L’opération Moshtakar se déroule de manière relativement difficile malgré tous les efforts pour laisser filer les talibans à l’avance. Si, pour le contrôle d’une ville de 80.000 habitants, il faut 15.000 soldats, alors Obama va devoir faire passer ses recruteurs aux Etats-Unis à la vitesse supérieure, puisqu’il désire établir son contrôle sur l’ensemble de la province du Helmand (1,4 millions d’habitants).

De surcroît, il reste la menace d’un élargissement régional du conflit. Samedi dernier encore, des victimes sont tombées lors d’une attaque dans la ville indienne de Pune, à côté de Mumbai (Bombay). Cette attaque s’est produite directement après l’annonce de nouvelles négociations entre les ennemis jurés que sont le Pakistan et l’Inde. De l’Inde, des doigts accusateurs ont pointé le Pakistan; le parti nationaliste hindou d’opposition BJP revendique la fin des négociations avec le Pakistan. Bien que cette attaque puisse n’avoir aucun lien direct avec l’offensive au sud de l’Afghanistan, elle fait tout de même partie du même processus. Les Etats-Unis ont besoin du Pakistan en tant qu’allié, et pour que cet allié reste fiable, il faut également un arrangement avec l’Inde. Les négociations prévues entre les deux pays font donc pour les Etats-Unis logiquement partie de leur stratégie en Afghanistan, qui est également le cadre de l’opération Moshtarak.

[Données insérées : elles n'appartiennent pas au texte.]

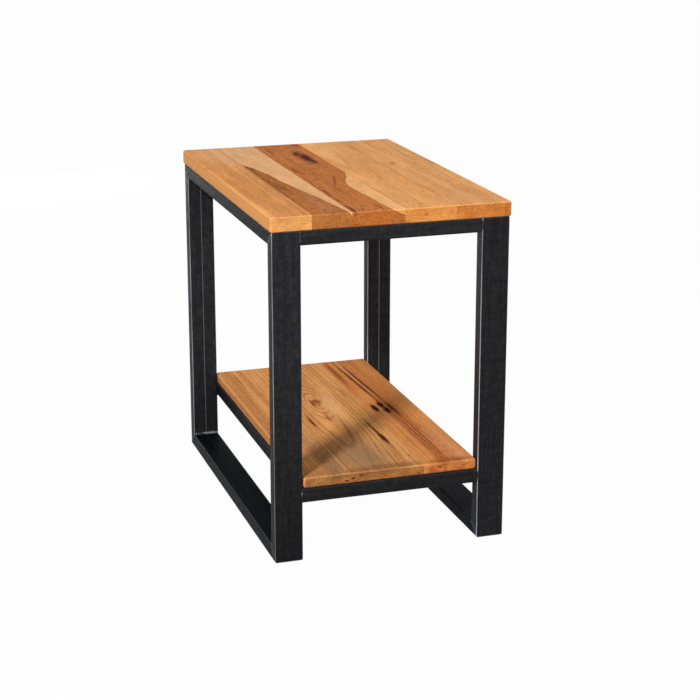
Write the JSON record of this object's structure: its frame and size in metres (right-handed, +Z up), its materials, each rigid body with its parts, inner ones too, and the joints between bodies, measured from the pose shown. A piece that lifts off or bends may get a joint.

La nouvelle offensive en Afghanistan permettra sans doute de reprendre le contrôle de la ville de Marjah aux talibans, mais ne constituera pas une défaite définitive pour les talibans. Qui plus est, elle va encore plus exacerber les tensions régionales. La nouvelle stratégie du Général McChrystal et du Président Obama pourrait bien accomplir le même résultat que l’effort de guerre de Gorbatchev en son temps. Cela ne l’a pas seulement conduit à une défaite en Afghanistan, mais aussi à une défaite dans son propre pays, avec la chute du Bloc de l’Est.